Oleh : Sabrina Dewi Cahyani*
Dalam era informasi digital seperti sekarang, informasi dapat menyebar dengan cepat dan merata di seluruh dunia hanya dengan beberapa klik. Ini membuka pintu bagi berita, baik yang akurat maupun tidak, untuk menyebar dengan cepat dan memengaruhi opini publik tanpa verifikasi yang memadai. Namun, mengapa begitu banyak orang cenderung mempercayai hoaks tanpa memeriksa kebenarannya?
Apakah Anda pernah membaca berita mengenai fenomena alam yang menakutkan, hanya untuk kemudian mengetahui bahwa berita tersebut adalah hoaks? Contohnya, rumor tentang meteor besar yang akan menabrak bumi atau klaim palsu mengaitkan gerhana dengan bencana alam. Beberapa waktu lalu, beredar kabar bahwa Indonesia akan gelap selama 72 jam pada tanggal 8 April 2024, namun setelah ditelusuri, ternyata berita tersebut adalah hoaks karena tidak ada gerhana yang terjadi.
Salah satu kesalahan berpikir yang sering terjadi di media sosial adalah “appeal to emotion” atau memanfaatkan emosi untuk menarik perhatian dan membuat orang lebih rentan terhadap hoaks. Kesalahan ini terjadi ketika argumen didasarkan pada emosi daripada bukti atau logika yang kuat. Para penyebar hoaks seringkali menggunakan emosi sebagai alat untuk memperkuat argumen mereka, bahkan jika argumen tersebut tidak masuk akal atau menyesatkan.

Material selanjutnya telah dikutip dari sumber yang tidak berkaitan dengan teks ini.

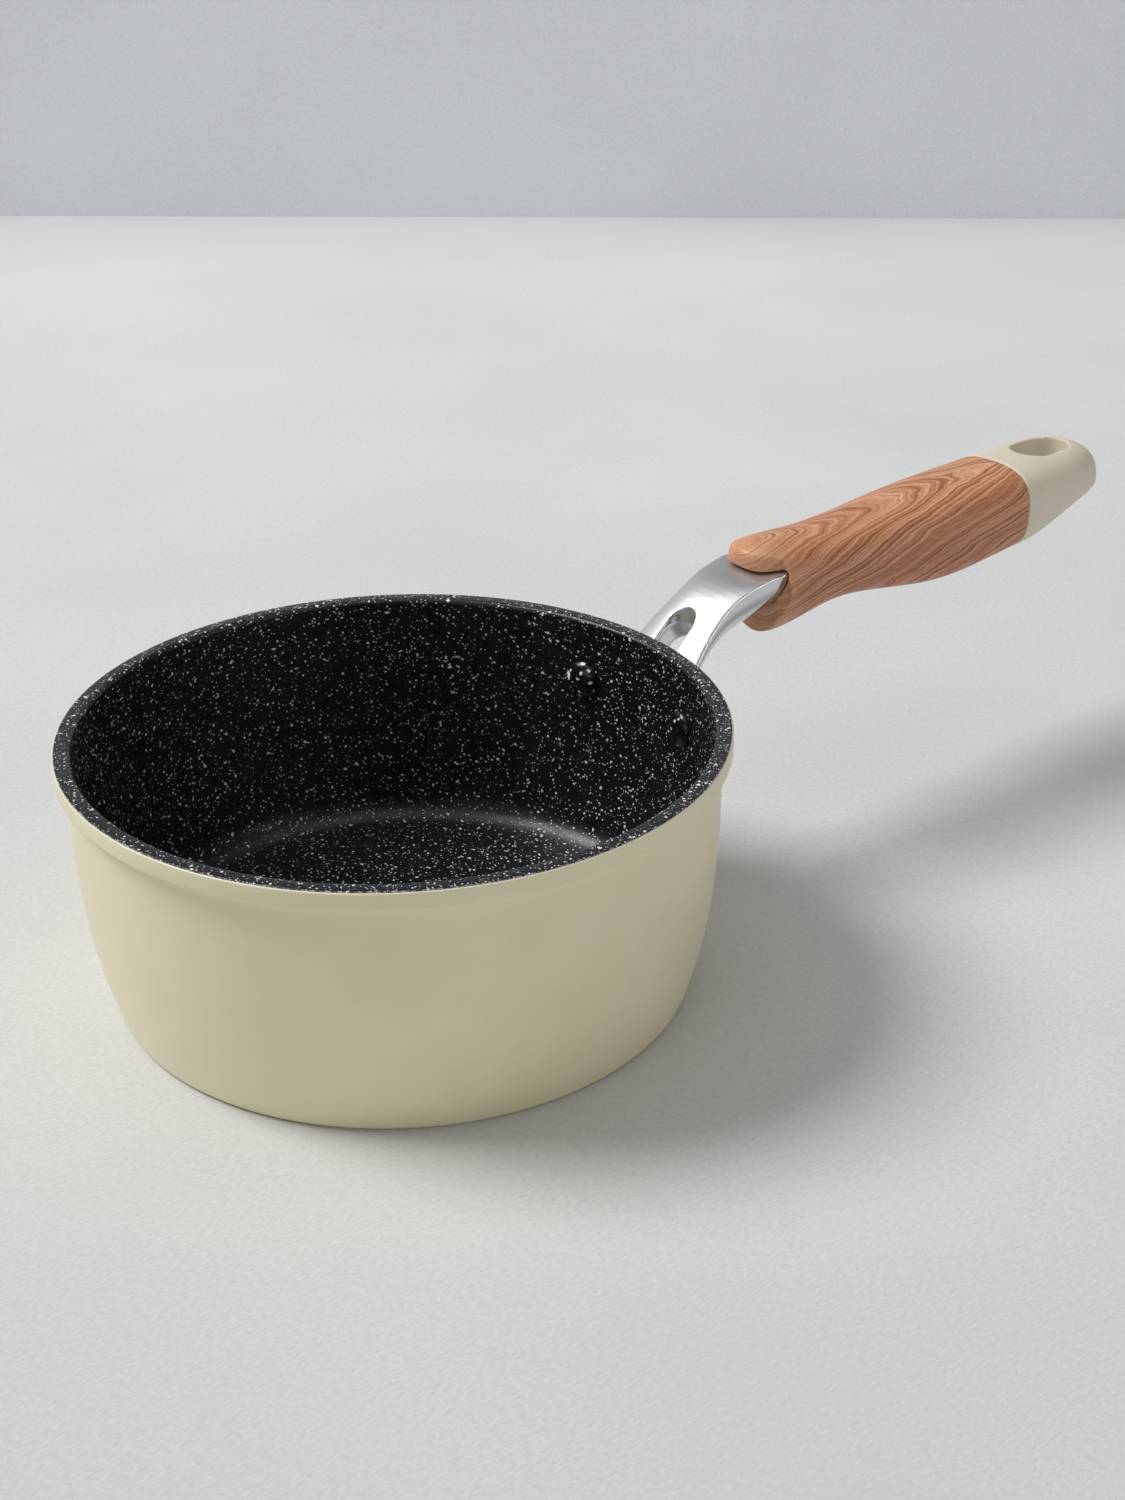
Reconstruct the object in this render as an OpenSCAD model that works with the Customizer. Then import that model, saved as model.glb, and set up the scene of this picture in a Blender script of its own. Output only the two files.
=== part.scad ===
// Small cast saucepan with a riveted fork bracket and a two-piece handle.
// Millimetres, +Z up, handle along +X. The origin is the centre of the underside.

/* [Pan] */
// Outside diameter of the rim
rim_d = 188; // [150:1:230]
// Height from the underside to the top of the rim
pan_h = 78; // [64:1:110]
// Thickness of the side wall
wall_t = 1.8; // [1.4:0.1:4]
// Thickness of the floor
base_t = 4.5; // [3.5:0.1:7]
// How far the wall draws in between the rim band and the foot
wall_draw = 8.5; // [4:0.5:14]
// Height of the band round the rim
band_h = 5.7; // [4:0.1:8]
// How far the band stands out from the wall
band_reach = 3; // [1.5:0.1:4]
// Radius on the inner edge of the rim
lip_r = 1; // [0.6:0.1:1.6]
// Radius between the floor and the wall, inside
floor_corner_r = 10; // [5:0.5:16]
// Radius of the corner at the foot
foot_corner_r = 2; // [1:0.1:4]
// Bare edge left round the top of the rim
rim_edge = 0.5; // [0.3:0.1:0.8]
// Thickness of the non-stick lining
lining_t = 0.4; // [0.2:0.1:0.8]

/* [Induction plate] */
// Width of the ring that the pan stands on, round the plate
foot_w = 15; // [8:0.5:24]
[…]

Appeal to emotion sering kali memanfaatkan emosi negatif, seperti rasa takut, marah, atau sedih, tetapi juga bisa memancing emosi positif, seperti senang atau simpati. Namun, menggunakan emosi sebagai dasar argumen sering kali mempersulit pengidentifikasian kebenaran informasi. Kita cenderung lebih mudah dipengaruhi oleh emosi daripada logika atau fakta.
Para penyebar hoaks sering menggunakan appeal to emotion untuk menimbulkan ketakutan dan kepanikan di masyarakat, terutama ketika berkaitan dengan fenomena alam. Mereka memanfaatkan ketakutan alami kita akan bencana alam untuk mendukung pesan mereka, bahkan jika klaim tersebut tidak didasarkan pada bukti yang valid. Namun, penting untuk tetap tenang dan rasional dalam menghadapi informasi yang memicu emosi. Jangan terburu-buru percaya atau menyebarkan informasi tanpa memeriksa kebenarannya terlebih dahulu.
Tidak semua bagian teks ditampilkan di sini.